Challenge:
Write the material out again exactly as it stands.

Data in this exercise:
════════
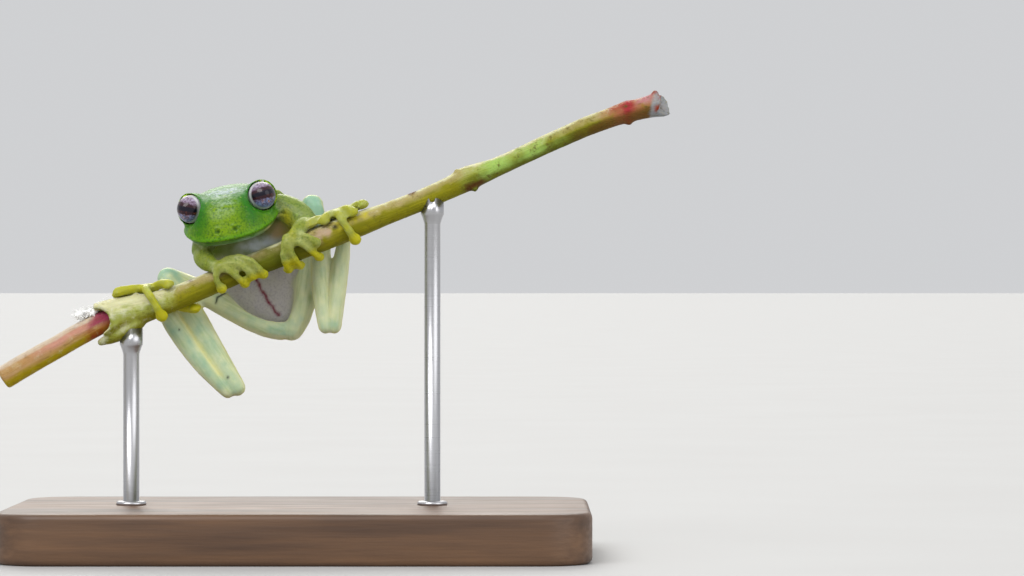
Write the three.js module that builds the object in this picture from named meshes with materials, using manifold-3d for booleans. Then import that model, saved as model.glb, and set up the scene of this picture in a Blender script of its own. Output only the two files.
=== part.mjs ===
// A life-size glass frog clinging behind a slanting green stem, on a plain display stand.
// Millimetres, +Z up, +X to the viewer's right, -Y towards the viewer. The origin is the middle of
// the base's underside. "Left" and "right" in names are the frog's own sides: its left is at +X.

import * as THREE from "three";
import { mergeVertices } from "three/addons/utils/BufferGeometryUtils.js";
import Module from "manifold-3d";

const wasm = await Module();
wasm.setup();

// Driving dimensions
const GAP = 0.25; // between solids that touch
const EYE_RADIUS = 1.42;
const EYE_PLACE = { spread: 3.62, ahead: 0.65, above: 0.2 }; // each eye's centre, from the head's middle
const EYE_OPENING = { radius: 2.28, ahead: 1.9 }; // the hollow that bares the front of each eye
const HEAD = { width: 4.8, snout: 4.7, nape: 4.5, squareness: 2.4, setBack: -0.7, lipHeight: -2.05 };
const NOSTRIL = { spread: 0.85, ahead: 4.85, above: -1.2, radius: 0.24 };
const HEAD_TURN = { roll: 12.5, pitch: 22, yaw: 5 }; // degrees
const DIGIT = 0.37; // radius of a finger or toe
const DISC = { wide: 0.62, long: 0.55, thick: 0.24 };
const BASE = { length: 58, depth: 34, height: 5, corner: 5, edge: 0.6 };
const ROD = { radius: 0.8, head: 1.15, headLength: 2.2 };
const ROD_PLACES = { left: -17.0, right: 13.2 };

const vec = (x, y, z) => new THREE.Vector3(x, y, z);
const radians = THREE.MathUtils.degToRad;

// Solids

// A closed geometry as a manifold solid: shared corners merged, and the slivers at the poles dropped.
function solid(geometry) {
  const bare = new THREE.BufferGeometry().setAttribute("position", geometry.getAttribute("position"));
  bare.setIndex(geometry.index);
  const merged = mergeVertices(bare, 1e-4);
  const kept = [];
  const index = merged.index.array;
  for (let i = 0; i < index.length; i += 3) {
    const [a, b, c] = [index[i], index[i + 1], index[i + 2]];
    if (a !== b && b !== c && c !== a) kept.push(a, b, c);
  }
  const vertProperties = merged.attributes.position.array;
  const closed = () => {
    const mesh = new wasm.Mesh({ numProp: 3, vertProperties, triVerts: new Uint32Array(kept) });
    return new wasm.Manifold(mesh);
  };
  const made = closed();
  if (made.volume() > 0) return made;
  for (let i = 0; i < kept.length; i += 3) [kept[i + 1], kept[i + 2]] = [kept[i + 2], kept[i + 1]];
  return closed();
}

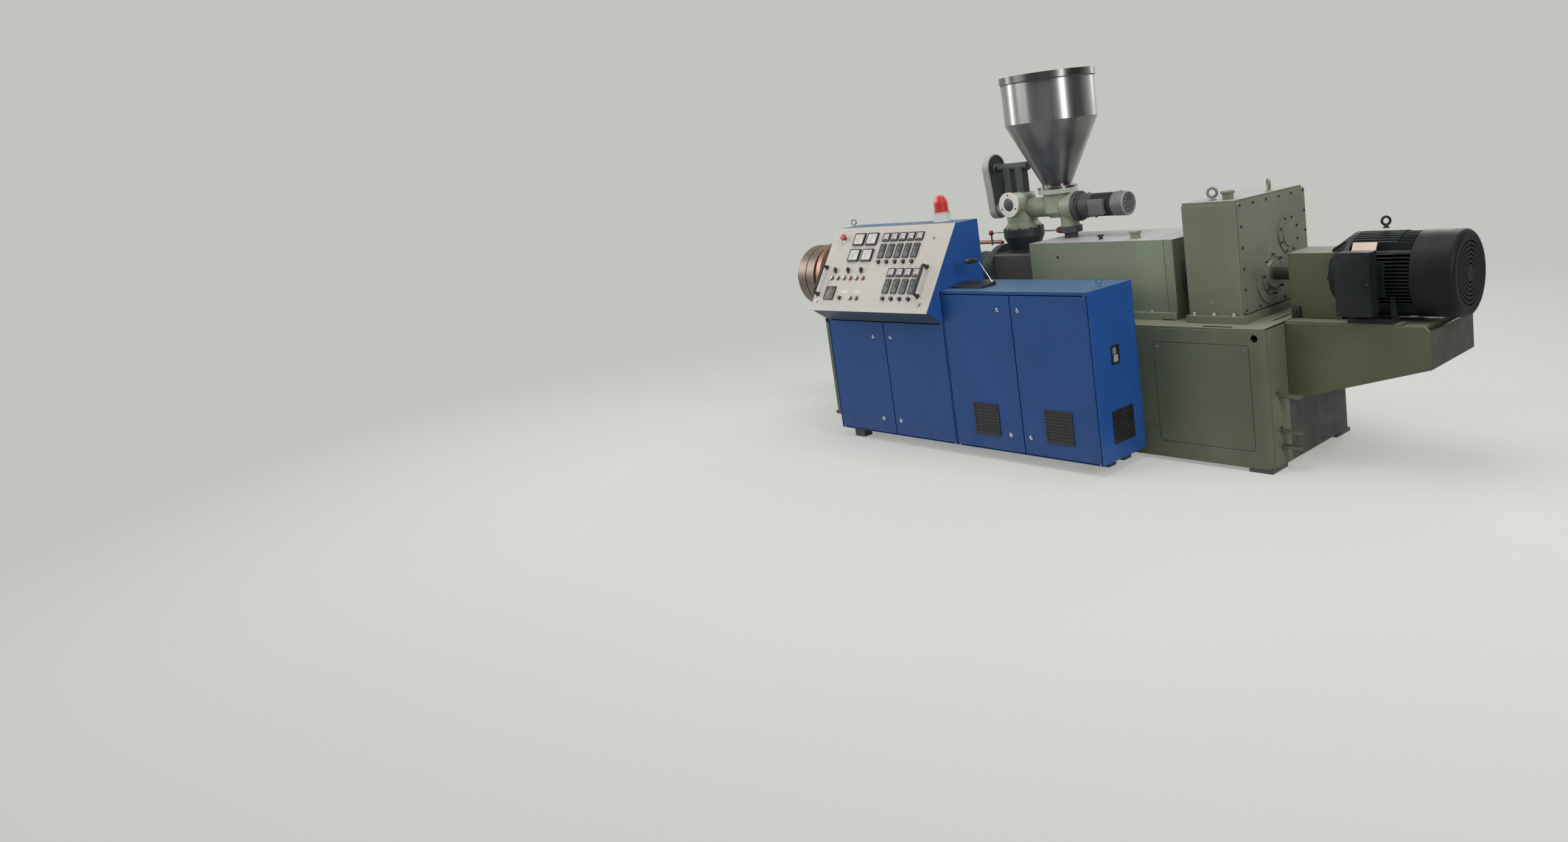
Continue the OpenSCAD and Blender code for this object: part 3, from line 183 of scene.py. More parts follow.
════════
Reply to the task:
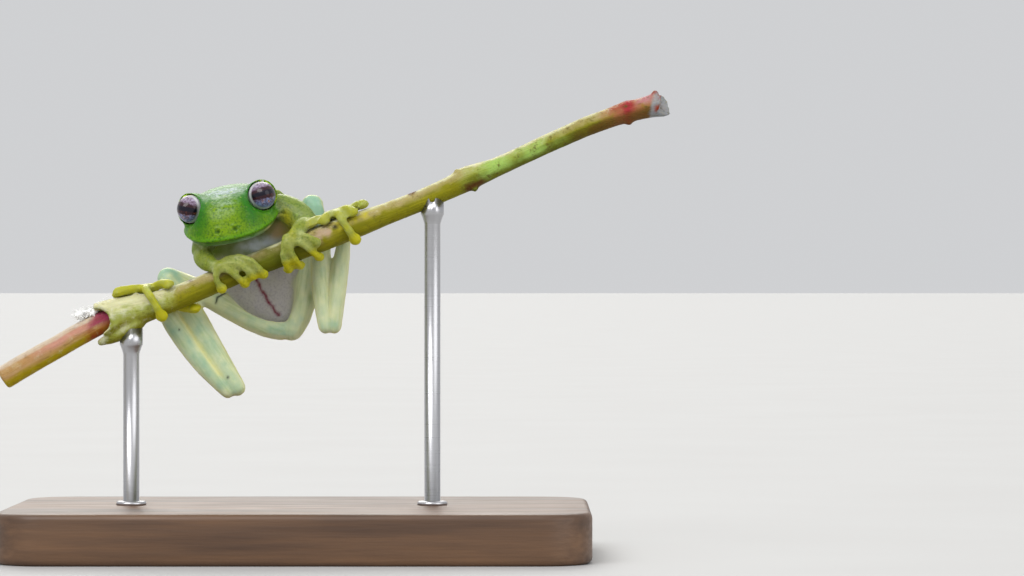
Write the three.js module that builds the object in this picture from named meshes with materials, using manifold-3d for booleans. Then import that model, saved as model.glb, and set up the scene of this picture in a Blender script of its own. Output only the two files.
=== part.mjs ===
// A life-size glass frog clinging behind a slanting green stem, on a plain display stand.
// Millimetres, +Z up, +X to the viewer's right, -Y towards the viewer. The origin is the middle of
// the base's underside. "Left" and "right" in names are the frog's own sides: its left is at +X.

import * as THREE from "three";
import { mergeVertices } from "three/addons/utils/BufferGeometryUtils.js";
import Module from "manifold-3d";

const wasm = await Module();
wasm.setup();

// Driving dimensions
const GAP = 0.25; // between solids that touch
const EYE_RADIUS = 1.42;
const EYE_PLACE = { spread: 3.62, ahead: 0.65, above: 0.2 }; // each eye's centre, from the head's middle
const EYE_OPENING = { radius: 2.28, ahead: 1.9 }; // the hollow that bares the front of each eye
const HEAD = { width: 4.8, snout: 4.7, nape: 4.5, squareness: 2.4, setBack: -0.7, lipHeight: -2.05 };
const NOSTRIL = { spread: 0.85, ahead: 4.85, above: -1.2, radius: 0.24 };
const HEAD_TURN = { roll: 12.5, pitch: 22, yaw: 5 }; // degrees
const DIGIT = 0.37; // radius of a finger or toe
const DISC = { wide: 0.62, long: 0.55, thick: 0.24 };
const BASE = { length: 58, depth: 34, height: 5, corner: 5, edge: 0.6 };
const ROD = { radius: 0.8, head: 1.15, headLength: 2.2 };
const ROD_PLACES = { left: -17.0, right: 13.2 };

const vec = (x, y, z) => new THREE.Vector3(x, y, z);
const radians = THREE.MathUtils.degToRad;

// Solids

// A closed geometry as a manifold solid: shared corners merged, and the slivers at the poles dropped.
function solid(geometry) {
  const bare = new THREE.BufferGeometry().setAttribute("position", geometry.getAttribute("position"));
  bare.setIndex(geometry.index);
  const merged = mergeVertices(bare, 1e-4);
  const kept = [];
  const index = merged.index.array;
  for (let i = 0; i < index.length; i += 3) {
    const [a, b, c] = [index[i], index[i + 1], index[i + 2]];
    if (a !== b && b !== c && c !== a) kept.push(a, b, c);
  }
  const vertProperties = merged.attributes.position.array;
  const closed = () => {
    const mesh = new wasm.Mesh({ numProp: 3, vertProperties, triVerts: new Uint32Array(kept) });
    return new wasm.Manifold(mesh);
  };
  const made = closed();
  if (made.volume() > 0) return made;
  for (let i = 0; i < kept.length; i += 3) [kept[i + 1], kept[i + 2]] = [kept[i + 2], kept[i + 1]];
  return closed();
}

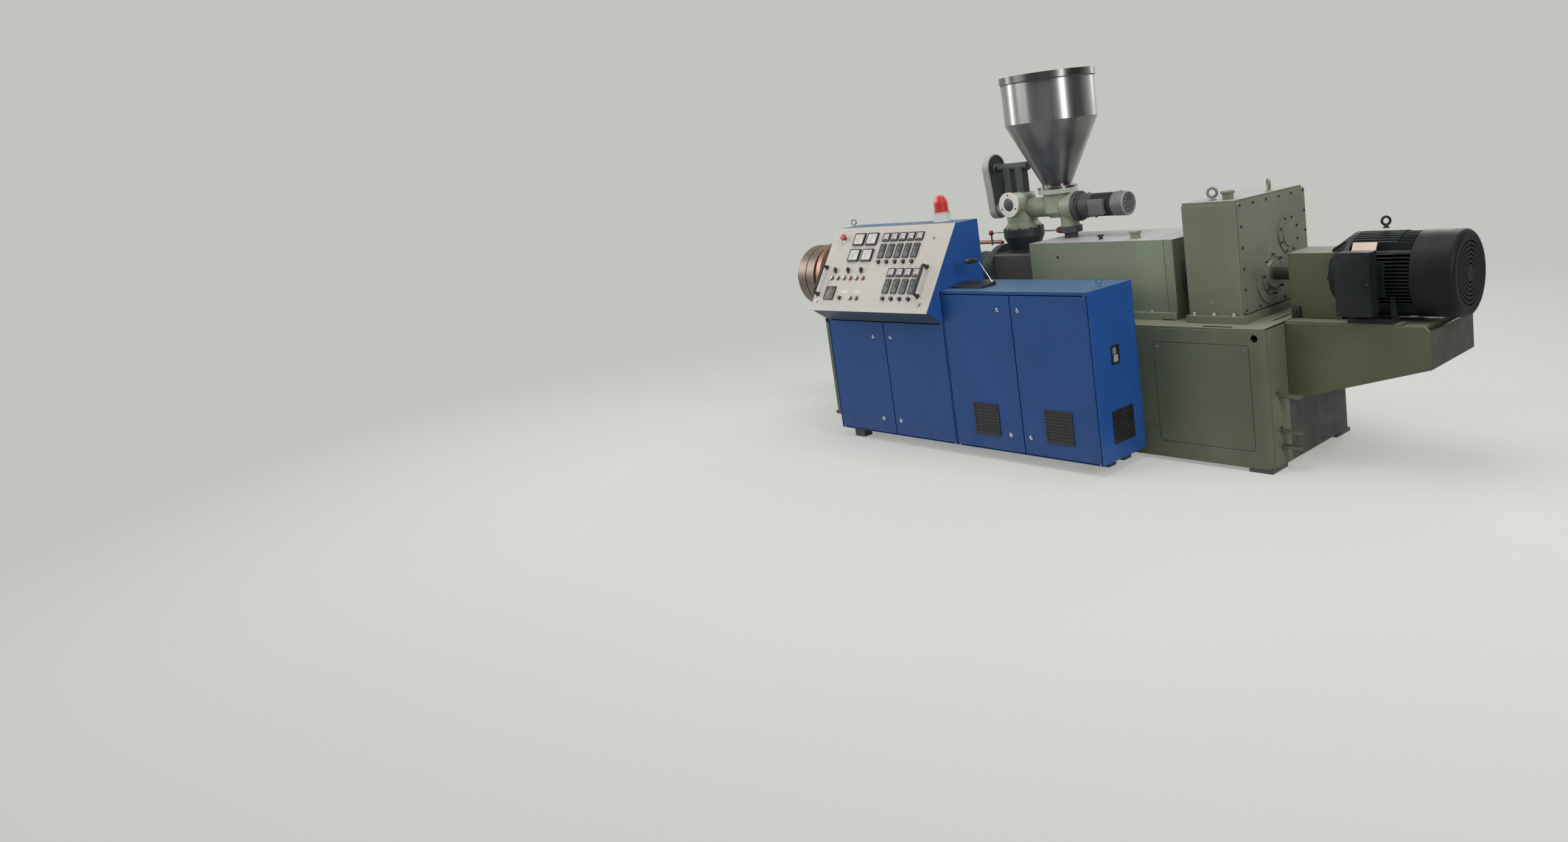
Continue the OpenSCAD and Blender code for this object: part 3, from line 183 of scene.py. More parts follow.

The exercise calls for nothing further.